Jesus talked about prayer back in Chapter 6, when he offered what we have come to call The Lord’s Prayer, a large part of which gives us a model for how we make requests of God: give us bread for today, forgive us, protect us. But the words we read this morning come in the middle of Jesus’ words about relationships with other people, not specifically about prayer. The words apply to relationships in general, not just our relationship with God. That said, the dynamics are not necessarily different when it comes to asking, seeking, and knocking, whether we are talking to God or to each other.
At the heart of all of them is trust. And risk.
The rest of our passage underlines that.
Jesus used parenting examples to make his point. If your child asks for some bread, you wouldn’t give them a stone, would you? Or if they asked for fish, you wouldn’t hand them a snake. Even if we have our moments, Jesus said, we do what we can to meet the needs of those we love. We try to be trustworthy, and we also trust that God is even more reliable than we are. But the whole thing boils down to this: we are to respond to others (when they ask and seek and knock) the way we hope they will respond to us.
No metaphor is perfect, so even as we lean into the warmth of the parenting analogy, we do well to remember it’s not warm and fuzzy for everyone. Some parents have handed out their share of snakes. If that metaphor is broken, we can seek out others that make the connection Jesus was making about the mutual trust that fosters the community of God, that draws us together in interdependency.

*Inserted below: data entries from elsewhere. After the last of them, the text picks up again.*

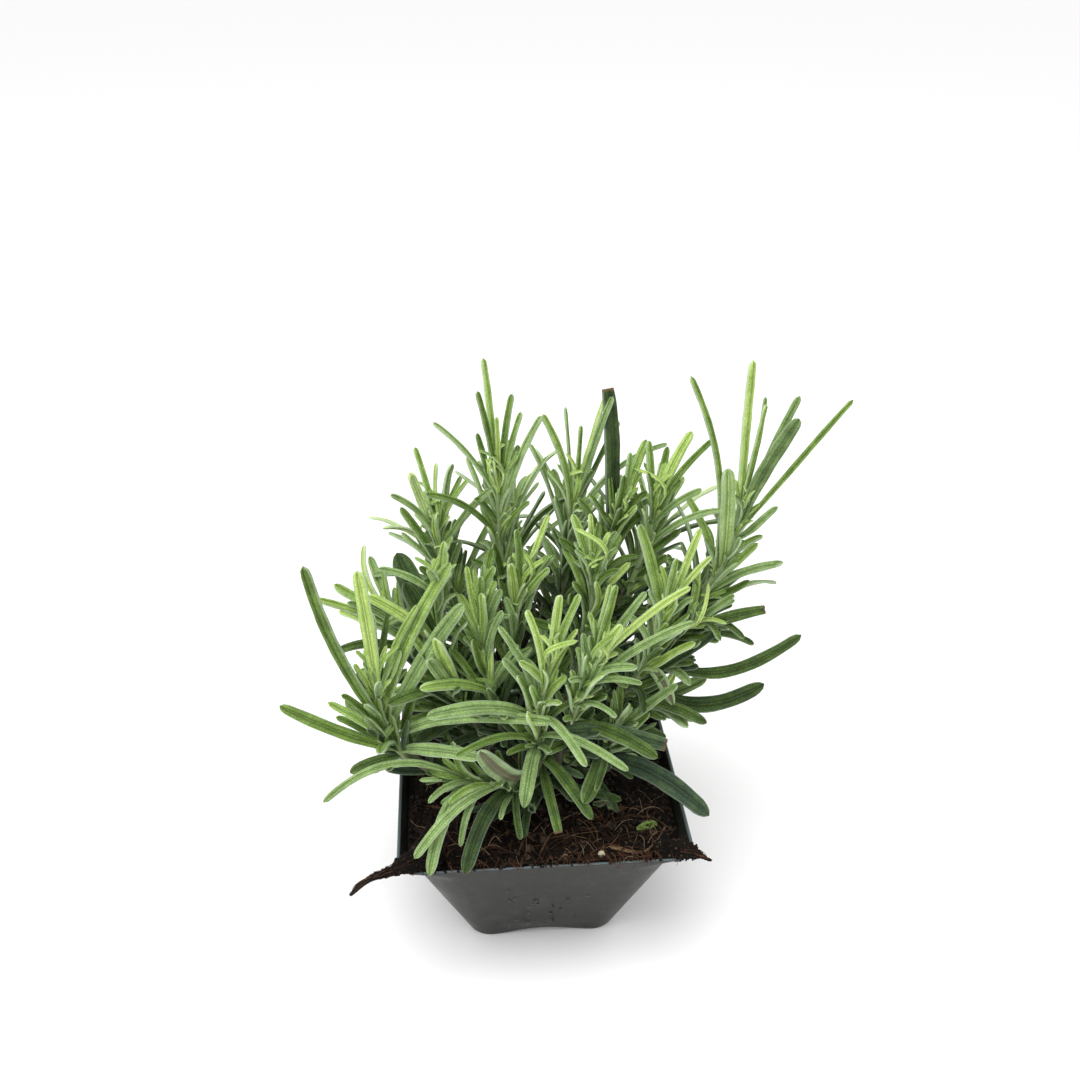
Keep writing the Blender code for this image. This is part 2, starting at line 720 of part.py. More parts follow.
def buildSoil(material):
    gap = potWall + soilGap
    sides = [squareRing(*potSection(z, gap), lambda along, z=z: z) for z in (soilBottom + 3, 34, 36.5)]
    bottom = squareRing(potSection(soilBottom, gap)[0] - 1.5, baseCorner, lambda along: soilBottom)
    half, corner = potSection(soilLevel - 1, gap)
    tops = []
    for share in (1.0, 0.85, 0.65, 0.45, 0.25):
        ring = squareRing(half * share, max(corner * share, 1.0), lambda along: 0)
        for point in ring:
            point.z = soilHeight(point.x, point.y) - (0.8 if share == 1.0 else 0)
        tops.append(ring)
    soil = solid("soil", loft([bottom, *sides, *tops]), material)
    sockets = helperGroup("socket_cutter")
    solid("socket_cutter_crown", crownShape(socketGap), material, sockets)
    combine(soil, sockets, "DIFFERENCE")
    return soil


def buildShoots(lines, leaves, materials):
    for name, line in lines.items():
        shoot = solid(name, shootShape(line), materials["stem"])
        group = helperGroup("leaves_" + name)
        for leaf in leaves:
            if leaf["node"] == name:
                solid("leaf_of_" + name, leafShape(leaf), materials["leaf"], group)
        combine(shoot, group, "UNION")
    for leaf in leaves:
        if leaf["node"] != leaf["shoot"]:
            solid(leaf["node"], leafShape(leaf), materials["leaf"])


# Loose pieces: the routes of roots, where a height of None lies on the soil, and their end radii.
looseGap = 0.5
strands = {
    "root_left": (
        ((-31, -21, None), (-35, -30, 42), (-40.6, -40.6, 44.2), (-47, -42, 42), (-52, -42, 39)), (0.9, 0.3)
    ),
    "root_right": (((33, -31, None), (37, -35, 42.2), (40.4, -39.6, 43.9), (43, -41, 43.4)), (0.35, 0.2)),
    "root_fibre": (((18, -31, None), (26, -33, None), (31, -29, None), (34, -24, None)), (0.35, 0.25)),
}
flatLeaves = {
    "fallen_leaf": ((26, -24), (32, -22.5), 2.2),
    "leaf_scrap": ((15, -13), (22, -14), 2.6),
}
grainPlace = (15, -34)
grainRadius = 1.0
grainSink = 0.5


def onSoil(x, y, rise):
    return Vector((x, y, soilHeight(x, y) + looseGap + rise))


def flatLeaf(start, end, width):
    """A shed leaf that lies on the soil."""
    base = onSoil(*start, leafThickness / 2)
    tip = onSoil(*end, leafThickness / 2)
    way = (tip - base).normalized()
    return {"along": Vector((0, 0, 1)), "outward": way, "width": width, "at": leafLine(base, tip, way, 0.3)}


def buildLoose(materials):
    for name, (route, radii) in strands.items():
        line = [onSoil(x, y, radii[0]) if z is None else Vector((x, y, z)) for x, y, z in route]
        solid(name, tubeShape(line, radii, 9, 6), materials["root"])
    for name, (start, end, width) in flatLeaves.items():
        solid(name, leafShape(flatLeaf(start, end, width)), materials["leaf"])
    sheet = bmesh.new()
    place = Matrix.Translation(onSoil(*grainPlace, grainRadius - grainSink) * mm)
    bmesh.ops.create_icosphere(sheet, subdivisions=2, radius=grainRadius * mm, matrix=place)
    mesh = bpy.data.meshes.new("grain")
    sheet.to_mesh(mesh)
    sheet.free()
    mesh.materials.append(materials["grain"])
    bpy.context.scene.collection.objects.link(bpy.data.objects.new("grain", mesh))


def main():
    for thing in list(bpy.data.objects):
        bpy.data.objects.remove(thing)
    materials = {
        "pot": plainMaterial("pot", (0.075, 0.075, 0.07), 0.45),
        "soil": plainMaterial("soil", (0.035, 0.022, 0.015), 0.95),
        "wood": plainMaterial("wood", (0.14, 0.10, 0.06), 0.8),
        "stem": plainMaterial("stem", (0.22, 0.28, 0.12), 0.7),
        "leaf": plainMaterial("leaf", (0.16, 0.28, 0.10), 0.65),
        "root": plainMaterial("root", (0.10, 0.06, 0.035), 0.8),
        "grain": plainMaterial("grain", (0.75, 0.68, 0.5), 0.6),
    }
    buildPot(materials["pot"])
    buildSoil(materials["soil"])
    solid("crown", crownShape(), materials["wood"])
    lines, leaves = plantPlan()
    buildShoots(lines, leaves, materials)
    buildLoose(materials)
    print("leaves", len(leaves))


main()
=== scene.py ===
# A young lavender in a square nursery pot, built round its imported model. Plant tables are in millimetres.
import math
import random

import bmesh
import bpy
import numpy as np
from mathutils import Matrix, Vector, noise
from mathutils.bvhtree import BVHTree


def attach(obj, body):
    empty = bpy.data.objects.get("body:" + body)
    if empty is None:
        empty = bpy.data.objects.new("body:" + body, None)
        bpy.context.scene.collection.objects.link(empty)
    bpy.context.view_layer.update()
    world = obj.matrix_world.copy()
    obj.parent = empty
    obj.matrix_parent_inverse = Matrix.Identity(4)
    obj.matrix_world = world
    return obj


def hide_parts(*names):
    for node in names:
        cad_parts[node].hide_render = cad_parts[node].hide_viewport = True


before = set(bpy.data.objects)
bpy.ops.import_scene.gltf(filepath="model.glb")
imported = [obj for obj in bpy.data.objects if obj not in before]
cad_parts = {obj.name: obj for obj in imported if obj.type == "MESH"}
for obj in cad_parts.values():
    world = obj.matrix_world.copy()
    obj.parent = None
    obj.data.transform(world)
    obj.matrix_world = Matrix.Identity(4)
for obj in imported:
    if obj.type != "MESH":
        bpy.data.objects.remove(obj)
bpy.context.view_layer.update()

mm = 0.001
everything = "root"
print("frame loaded:", len(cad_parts), "nodes")

# The camera looks down on the plant from the front, a little from the left.
camera = {"place": (-0.0206, -0.2826, 0.2755), "tilt": 61.14, "turn": -4.36, "lens": 41.2}


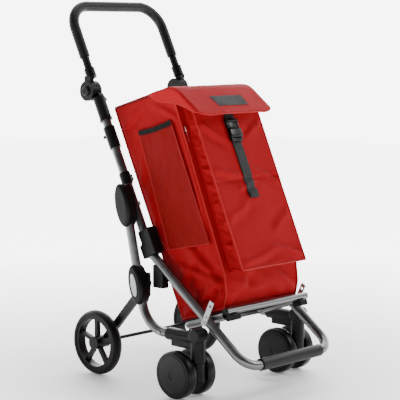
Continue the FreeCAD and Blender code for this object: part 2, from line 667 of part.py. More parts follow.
def tube_ring(name, outer, bore, start, length):
    """A round on the upright and the room for the tube through it."""
    return (cylinder(name, outer, length, at(0, start, 0, *ALONG_Y)),
            cylinder(name + "_room", bore, "%s + 2" % length, at(0, start - 1, 0, *ALONG_Y)))


collars = []
for side, sign in SIDES:
    upright = round_bar("upright_" + side, "tube_dia", "tube_dia - 2 * tube_wall",
                        "foot_drop + sleeve_from + %s" % SLEEVE_GRIPS, upright_place(sign, -size.foot_drop))
    hole = plane_sketch(upright, "XY_Plane")
    circle(hole, "fold_pin_dia + 2 * run_gap", 0, size.foot_drop)
    cut_through(upright, hole)
    place = upright_place(sign, 0)
    hub_at = (sign * size.hub_back, size.hub_along)

    # Sleeve on the upright with the inner ear of the tilt hub.
    sleeve = cylinder("sleeve", "sleeve_dia", "sleeve_to - sleeve_from", at(0, size.sleeve_from, 0, *ALONG_Y))
    rim = cylinder("sleeve_rim", "sleeve_dia + %s" % RIM_MORE, str(RIM_TALL),
                   at(0, size.sleeve_from, 0, *ALONG_Y))
    ear = cylinder("inner_ear", "hub_dia", "hub_thick", at(*hub_at, -half_ear))
    neck = flat_link("neck", (0, size.sleeve_to - LUG_TALL), hub_at, size.sleeve_dia - RIM_MORE,
                     0.5 - half_ear, "hub_thick - 1")
    room = cylinder("sleeve_room", "tube_dia", str(SLEEVE_GRIPS + 1),
                    at(0, size.sleeve_from - 1, 0, *ALONG_Y))
    node(cut("rotary_sleeve_" + side, fuse("sleeve_whole", [sleeve, rim, ear, neck]), [room]),
         "rotary_sleeve_" + side, place)

    # Collar that the bag's strap hangs on, with its lug towards the bag.
    band, room = tube_ring("band", "collar_dia", "tube_dia", size.collar_from, "collar_len")
    reach = size.upright_x - size.bag_half - size.side_gap - size.side_wall - LUG_CLEAR
    lug = box("strap_lug", str(LUG_WIDE), str(LUG_TALL), str(reach),
              at(-LUG_WIDE / 2, size.collar_from + LUG_FROM, -reach))
    collars.append(placed(cut("collar", fuse("collar_whole", [band, lug]), [room]), place))

    # Fold release that slides on the upright, with a finger tab behind it.
    band, room = tube_ring("release", "slider_dia", "tube_dia + 2 * slide_gap", size.slider_from,
                           "slider_len")
    tab_near = size.slider_dia / 2 - 3
    tab = box("finger_tab", str(TAB_LONG), str(TAB_TALL), str(TAB_WIDE),
              at(min(sign * tab_near, sign * (tab_near + TAB_LONG)),
                 size.slider_from + size.slider_len * TAB_UP, -TAB_WIDE / 2))
    node(cut("fold_release_" + side, fuse("release_whole", [band, tab]), [room]),
         "fold_release_" + side, place)

    # Knuckle at the handle's foot with the outer ear, and its push button.
    grip_on = cylinder("grip_on", "knuckle_dia", "knuckle_to - knuckle_from",
                       at(0, size.knuckle_from, 0, *ALONG_Y))
    ear = cylinder("outer_ear", "hub_dia", "hub_thick", at(*hub_at, size.hub_gap / 2))
    link = flat_link("link", hub_at, (sign, size.knuckle_from + RIM_TALL), size.knuckle_dia - 5,
                     size.hub_gap / 2, "(knuckle_dia - hub_gap) / 2")
    room = cylinder("knuckle_room", "handle_tube_dia", "knuckle_to", at(0, size.knuckle_from, 0, *ALONG_Y))
    recess = cylinder("button_room", "tilt_button_dia + 4 * slide_gap", "hub_thick", at(*hub_at, recess_low))
    node(cut("handle_knuckle_" + side, fuse("knuckle_whole", [grip_on, ear, link]), [room, recess]),
         "handle_knuckle_" + side, place)
    button = new_body("tilt_button_" + side,
                      place.multiply(at(*hub_at, recess_low + size.button_travel + BUTTON_PLAY)))
    disc = plane_sketch(button, "XY_Plane")
    circle(disc, "tilt_button_dia")
    round_top_edge(button, feature(button, "Pad", disc, Length="2 * tilt_button_out"), "button_round")
node(fuse("strap_collars", collars), "strap_collars")

# ------------------------------------------------------------------ handle
def handle_point(sign, distance):
    """Point of the handle's side tube at a distance from the fold hinge."""
    y, z = along(distance)
    return Vec(sign * size.upright_x, y, z)


def handle_loop(label, low, outer, inner):
    """U of the handle, both legs starting at a distance from the fold hinge."""
    corners = [handle_point(-1, low), handle_point(-1, size.handle_rise),
               handle_point(1, size.handle_rise), handle_point(1, low)]
    return bent_tube(label, corners, size.handle_bend, outer, inner)


handle_loop("handle_tube", size.knuckle_from, "handle_tube_dia", "handle_tube_dia - 2 * tube_wall")
handle_loop("handle_grip", size.grip_from, "grip_dia", "handle_tube_dia")

# ------------------------------------------------------------------ rear legs, axle and wheels
axle_z = size.wheel_dia / 2
leg_run = Vec(0, knee_y - size.rear_y, size.knee_z - axle_z)
leg_lean = math.degrees(math.atan2(leg_run.y, leg_run.z))
for side, sign in SIDES:
    leg = new_body("rear_leg_" + side, side_place(sign, knee_y, size.knee_z, leg_lean, leg_x))
    bar = plane_sketch(leg, "XY_Plane")
    slot(bar, (leg_run.Length + size.leg_wide) / 2, size.leg_wide / 2, 0, -leg_run.Length / 2)
    feature(leg, "Pad", bar, Length="leg_thick").Midplane = True
    boss = plane_sketch(leg, "XY_Plane")
    circle(boss, "leg_boss_dia", 0, -leg_run.Length)
    feature(leg, "Pad", boss, Length="leg_boss_thick").Midplane = True
    holes = plane_sketch(leg, "XY_Plane")
    circle(holes, "knee_pin_dia + 2 * run_gap", 0, 0)
    circle(holes, "axle_dia", 0, -leg_run.Length)
    cut_through(leg, holes)

round_bar("rear_axle", "axle_dia", None, "2 * (side_x - wheel_in) + wheel_hub_len",
         frame_place(Vec(-wheel_x - size.wheel_hub_len / 2, size.rear_y, axle_z),
                     Vec(0, 1, 0), Vec(1, 0, 0)))


def turned(label, place, profile):
    """Ring turned about local Z from an outline of (radius, height) points and arc middles."""
    body = new_body(label, place)
    outline = plane_sketch(body, "XZ_Plane")
    for kind, *points in profile:
        ends = [Vec(*point, 0) for point in points]
        outline.addGeometry(Part.Arc(*ends) if kind == "arc" else Part.LineSegment(*ends), False)
    revolve(body, outline)
    return body


def tyre_profile(outer, depth, width):
    """Round-crowned section of a solid tyre."""
    inner, half, shoulder = outer - depth, width / 2, outer - depth / 2
    return [("line", (inner, -half), (shoulder, -half)),
            ("arc", (shoulder, -half), (outer, 0), (shoulder, half)),
            ("line", (shoulder, half), (inner, half)), ("line", (inner, half), (inner, -half))]


for side, sign in SIDES:
    place = side_place(sign, size.rear_y, axle_z, 0, wheel_x)
    turned("rear_tyre_" + side, place, tyre_profile(axle_z, size.tyre_depth, size.wheel_width))
    seat = "wheel_dia - 2 * tyre_depth"
    half = size.wheel_width / 2 - 2
    band = cut("rim_band", cylinder("rim_outer", seat, "wheel_width - 4", at(0, 0, -half)),
               [cylinder("rim_inner", seat + " - 2 * rim_depth", "wheel_width", at(0, 0, -half - 2))])
    hub = cylinder("wheel_hub", "wheel_hub_dia", "wheel_hub_len", at(0, 0, -size.wheel_hub_len / 2))
    reach = "wheel_dia / 2 - tyre_depth - rim_depth / 2"
    spokes = []
    for step in range(int(size.spokes)):
        angle = 90 + step * 360 / size.spokes
        side_step = Vec(-math.sin(math.radians(angle)), math.cos(math.radians(angle)), 0)
        shift = side_step * (-size.spoke_wide / 2)
        spokes.append(box("spoke", reach, "spoke_wide", "spoke_thick",
                          at(shift.x, shift.y, -size.spoke_thick / 2, Vec(0, 0, 1), angle)))
    bore = cylinder("wheel_bore", "axle_dia + 2 * run_gap", "wheel_hub_len + 2",
                    at(0, 0, -size.wheel_hub_len / 2 - 1))
    node(cut("rear_rim_" + side, fuse("rim_whole", [band, hub] + spokes), [bore]),
         "rear_rim_" + side, place)

# ------------------------------------------------------------------ castors
castor_z = size.castor_dia / 2
for side, sign in SIDES:
    place = side_place(sign, size.castor_y, 0, 0, castor_x)
    rear = sign * size.castor_trail
    stem = cylinder("stem", "stem_dia", "stem_seam - stem_low", at(0, size.stem_low, 0, *ALONG_Y))
    pivot = cylinder("pivot", "pivot_dia", "pivot_deep", at(0, size.stem_seam - 1, 0, *ALONG_Y))
    boss = cylinder("axle_boss", "stem_dia - 4", "stem_dia", at(rear, castor_z, -size.stem_dia / 2))
    web = box("fork_web", "castor_trail", "26", "stem_dia - 6",
              at(min(0, rear), castor_z - 13, 3 - size.stem_dia / 2))
    axle_half = size.stem_dia / 2 + size.castor_gap + size.castor_width - 4
    axle = cylinder("castor_axle", "castor_axle_dia", str(2 * axle_half), at(rear, castor_z, -axle_half))
    node(fuse("castor_fork_" + side, [stem, pivot, boss, web, axle]), "castor_fork_" + side, place)

    for where, out in (("outer", sign), ("inner", -sign)):
        middle = size.stem_dia / 2 + size.castor_gap
        centre = Vec(sign * castor_x + out * middle, size.castor_y + size.castor_trail, castor_z)
        up = Vec(0, 0, 1)
        facing = Vec(out, 0, 0)
        width, radius, crown = size.castor_width, castor_z, size.castor_round
        bore = size.castor_axle_dia / 2 + size.run_gap
        profile = [("line", (bore, 0), (radius - 4, 0)),
                   ("arc", (radius - 4, 0), (radius, width * 0.38), (radius - crown, width * 0.8)),
                   ("line", (radius - crown, width * 0.8), (radius - crown - 3, width * 0.74)),
                   ("arc", (radius - crown - 3, width * 0.74), (radius * 0.5, width * 0.93), (bore, width)),
                   ("line", (bore, width), (bore, 0))]
        turned("castor_wheel_%s_%s" % (side, where), frame_place(centre, up.cross(facing), up), profile)

# ------------------------------------------------------------------ check and export
doc.recompute()
os.makedirs("parts", exist_ok=True)
for obj in doc.Objects:
    if "Invalid" in obj.State or "Error" in obj.State:
        raise RuntimeError("%s (%s) failed to build: %s" % (obj.Name, obj.Label, obj.State))
labels = [obj.Label for obj in NODES]
if len(set(labels)) != len(labels):
    raise RuntimeError("two sub-parts share a label")
for obj in NODES:
    shape = obj.Shape
    if shape.isNull() or not shape.isValid() or shape.Volume <= 0:
        raise RuntimeError("%s has no valid shape" % obj.Label)
for obj in NODES:
    obj.Shape.exportStep("parts/%s.step" % obj.Label)
print("sub-parts:", len(NODES))
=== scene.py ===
"""Looks of a folding shopping trolley: fabric bag, tubes, moulded fittings, wheels and studio.

The CAD frame gives every place and size; this script adds the soft goods, the moulded detail and
the finishes. Metres, +Z up, the handle at +Y, the bumper at -Y.
"""
from __future__ import annotations

import json
import logging
import math
from dataclasses import dataclass
from enum import Enum
from typing import Callable, Sequence

import bpy
from mathutils import Matrix, Vector, noise

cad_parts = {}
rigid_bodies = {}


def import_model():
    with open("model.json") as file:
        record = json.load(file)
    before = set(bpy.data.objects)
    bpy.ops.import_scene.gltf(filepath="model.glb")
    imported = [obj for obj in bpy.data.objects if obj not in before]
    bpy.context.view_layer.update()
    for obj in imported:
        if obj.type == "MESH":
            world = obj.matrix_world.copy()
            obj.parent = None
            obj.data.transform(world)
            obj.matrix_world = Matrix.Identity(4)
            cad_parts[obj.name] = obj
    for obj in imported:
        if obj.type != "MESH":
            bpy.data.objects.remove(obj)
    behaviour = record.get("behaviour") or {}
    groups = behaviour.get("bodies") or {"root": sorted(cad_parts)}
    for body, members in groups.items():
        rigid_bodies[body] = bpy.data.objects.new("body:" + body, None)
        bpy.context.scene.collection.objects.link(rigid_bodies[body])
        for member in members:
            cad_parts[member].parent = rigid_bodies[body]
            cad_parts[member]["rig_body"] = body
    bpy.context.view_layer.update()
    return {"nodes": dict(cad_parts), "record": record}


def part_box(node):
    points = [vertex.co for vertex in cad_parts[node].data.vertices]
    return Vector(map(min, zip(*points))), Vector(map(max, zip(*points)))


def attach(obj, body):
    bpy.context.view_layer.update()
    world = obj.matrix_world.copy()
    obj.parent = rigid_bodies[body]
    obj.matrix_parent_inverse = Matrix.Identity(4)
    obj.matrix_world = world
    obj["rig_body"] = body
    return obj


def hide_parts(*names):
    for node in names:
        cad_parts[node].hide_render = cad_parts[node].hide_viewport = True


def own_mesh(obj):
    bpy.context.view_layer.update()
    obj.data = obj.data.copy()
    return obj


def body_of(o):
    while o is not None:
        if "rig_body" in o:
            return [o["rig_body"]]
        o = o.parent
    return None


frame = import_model()
NODES = frame["nodes"]
LOG = logging.getLogger("trolley")
MM = 0.001
SIDES = (("left", -1), ("right", 1))
Point = tuple[float, float]
Colour = tuple[float, float, float]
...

I found this one in the words of Christina Koch, one of the astronauts on the Artemis II moon mission. When asked, upon her return, what she had learned in space, she said,
A crew is people or a group that is in it all of the time no matter what, that is stroking together every minute with the same purpose, that is willing to sacrifice silently for each other, that gives grace, that holds accountable. A crew has the same cares and the same needs. And a crew is inescapably, beautifully, dutifully linked. So when we saw tiny Earth, people asked our crew what impressions we had. And honestly, what struck me wasn’t necessarily just earth, it was all the blackness around it. Earth was just this lifeboat hanging undisturbingly in the universe. So, I may have not learned . . . I know I haven’t learned everything that this journey has yet to teach me, but there’s one new thing I know. And that is planet Earth: you are a crew.
As a crew, a family, the community of God, how, then, do we live into our connectedness? How do we ask and seek and knock in ways that draw us deeper into relationship with one another?
One of the ways we do that is in actually learning how to ask for help when we need it, rather than just soldiering on or expecting that somehow people around us will figure it out. And that is not always an easy thing to learn how to do. We live in a culture that far too often equates vulnerability with weakness. We make champions of athletes who play hurt, who “take one for the team,” or people who completely exhaust themselves with their work schedules so they can be “overnight successes” or “self-made people,” even as we too often see people in financial straits as somehow responsible for their poverty.
Jesus said that’s not how God’s community—God’s economy—works. God is with us and we are with each other, which means there is enough to go around, enough to share, whether we are talking money or love or attention. To ask for help is to lean into the ties that bind us together, to trust the love that holds us all. That is not weakness; that is courage. Let us trust that when we are willing to seek the help we need, we will find someone willing to help, just as, at some point, we may be the ones who hear the knocking on our doors and it will be our turn to answer.
That said, we do well to be mindful of who we ask. My dad used to tell a joke about a policeman who came upon a drunk man wandering around under a streetlamp. The cop asked the man what he was doing and he replied he was looking for his car keys.
“Where did you lose them?” the officer asked.
“Over by the bridge,” the man answered.
“Then why are you looking here?”
“Because this is where the light is,” came the reply.
We need to seek help among those we trust will be willing to help, which means our daily work in our relationships with one another is to build and deepen the trust between us, even as we learn to widen our circles and look for those who are struggling to find people they feel like they can trust.
The last two sentences of our passage turn the whole thing upside down. Jesus was talking about being the ones asking and seeking and knocking, but then he flipped it over to say, “Whatever it is you want others to do for you, that’s what you must do for them.”
If we want others to respond when we ask, to help us find what we are looking for, or to open the door when we come knocking, then we must first be the ones we respond and who open our own doors to others.
Jesus said that kind of reciprocity and mutuality is the heart of our faith, at the heart of living into our full humanity. We don’t have a corner on the truth. We are not called to consolidate power or gain control. God doesn’t need us to convince the world we are right. God needs us—we need us—to be a crew, to do all we can to foster our connectedness.
We are called to trust God and to trust one another, to share who we are and what we have in a way that lets everyone find what they are looking for. If we want to live in a world, in a community, in a congregation, where we feel like we can ask for what we need and be heard, then we need, first, to be people who are listening to what others are asking and answer them.
Like the little arrow on my dashboard, that direction has been here the whole time. May we all see with new eyes that open the doors of hearts widely to one another. Amen.